Raw records:
-- begin --
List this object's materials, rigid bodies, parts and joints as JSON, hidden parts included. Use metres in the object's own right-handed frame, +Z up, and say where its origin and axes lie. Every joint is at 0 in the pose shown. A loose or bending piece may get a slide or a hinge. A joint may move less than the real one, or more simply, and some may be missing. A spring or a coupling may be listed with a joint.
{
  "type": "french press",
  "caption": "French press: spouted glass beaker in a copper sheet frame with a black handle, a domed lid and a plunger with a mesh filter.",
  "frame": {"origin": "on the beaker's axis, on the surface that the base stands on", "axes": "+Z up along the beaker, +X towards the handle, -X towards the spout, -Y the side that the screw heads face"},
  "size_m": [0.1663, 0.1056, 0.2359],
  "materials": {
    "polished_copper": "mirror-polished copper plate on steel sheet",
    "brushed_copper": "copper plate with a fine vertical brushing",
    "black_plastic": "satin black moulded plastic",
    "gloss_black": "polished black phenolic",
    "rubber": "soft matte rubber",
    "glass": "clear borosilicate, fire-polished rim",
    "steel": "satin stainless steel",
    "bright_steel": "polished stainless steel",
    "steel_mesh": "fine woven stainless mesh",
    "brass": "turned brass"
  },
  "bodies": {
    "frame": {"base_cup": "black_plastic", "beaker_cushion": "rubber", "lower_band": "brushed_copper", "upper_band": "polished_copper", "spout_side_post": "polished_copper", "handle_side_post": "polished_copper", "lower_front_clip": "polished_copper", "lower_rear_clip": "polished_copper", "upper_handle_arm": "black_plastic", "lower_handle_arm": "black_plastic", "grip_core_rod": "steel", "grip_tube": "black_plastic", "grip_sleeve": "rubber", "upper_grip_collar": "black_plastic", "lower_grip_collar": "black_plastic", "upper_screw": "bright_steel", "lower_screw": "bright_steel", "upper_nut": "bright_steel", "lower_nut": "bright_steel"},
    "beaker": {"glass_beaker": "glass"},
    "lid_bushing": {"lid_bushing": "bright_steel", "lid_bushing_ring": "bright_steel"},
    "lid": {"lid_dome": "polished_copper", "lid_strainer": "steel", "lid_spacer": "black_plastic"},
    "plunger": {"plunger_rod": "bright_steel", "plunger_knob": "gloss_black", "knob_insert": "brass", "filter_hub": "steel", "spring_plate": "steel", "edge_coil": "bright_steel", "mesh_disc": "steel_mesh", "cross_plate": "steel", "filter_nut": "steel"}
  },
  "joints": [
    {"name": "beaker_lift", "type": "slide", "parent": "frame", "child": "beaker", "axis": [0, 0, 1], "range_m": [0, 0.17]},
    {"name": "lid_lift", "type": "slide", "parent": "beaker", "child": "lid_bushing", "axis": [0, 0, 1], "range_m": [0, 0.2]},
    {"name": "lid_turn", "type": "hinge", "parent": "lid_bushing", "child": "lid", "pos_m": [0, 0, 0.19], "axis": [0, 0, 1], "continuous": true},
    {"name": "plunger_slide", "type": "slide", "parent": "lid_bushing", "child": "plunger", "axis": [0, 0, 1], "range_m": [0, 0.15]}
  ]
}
-- end --
-- begin --
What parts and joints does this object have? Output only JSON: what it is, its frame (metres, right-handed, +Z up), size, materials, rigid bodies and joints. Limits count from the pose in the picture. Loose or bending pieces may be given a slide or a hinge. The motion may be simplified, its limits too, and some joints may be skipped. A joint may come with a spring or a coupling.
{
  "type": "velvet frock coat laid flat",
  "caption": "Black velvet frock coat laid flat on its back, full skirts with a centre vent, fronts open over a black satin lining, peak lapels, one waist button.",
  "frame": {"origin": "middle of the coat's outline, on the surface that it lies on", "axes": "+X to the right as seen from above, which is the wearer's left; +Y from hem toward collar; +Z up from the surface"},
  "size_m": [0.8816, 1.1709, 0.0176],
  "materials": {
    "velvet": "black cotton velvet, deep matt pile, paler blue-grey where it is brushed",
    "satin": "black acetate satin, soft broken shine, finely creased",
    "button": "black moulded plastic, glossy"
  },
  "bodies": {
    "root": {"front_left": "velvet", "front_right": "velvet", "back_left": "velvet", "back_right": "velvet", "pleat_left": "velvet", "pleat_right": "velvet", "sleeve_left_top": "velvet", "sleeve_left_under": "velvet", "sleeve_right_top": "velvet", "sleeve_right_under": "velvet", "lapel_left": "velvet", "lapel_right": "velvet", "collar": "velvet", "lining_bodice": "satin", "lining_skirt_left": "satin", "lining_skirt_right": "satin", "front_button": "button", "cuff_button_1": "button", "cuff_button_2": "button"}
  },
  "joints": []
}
-- end --
What to do: Write out each line of the data that holds the string "where".

Answer to the exercise:
List this object's materials, rigid bodies, parts and joints as JSON, hidden parts included. Use metres in the object's own right-handed frame, +Z up, and say where its origin and axes lie. Every joint is at 0 in the pose shown. A loose or bending piece may get a slide or a hinge. A joint may move less than the real one, or more simply, and some may be missing. A spring or a coupling may be listed with a joint.
    "velvet": "black cotton velvet, deep matt pile, paler blue-grey where it is brushed",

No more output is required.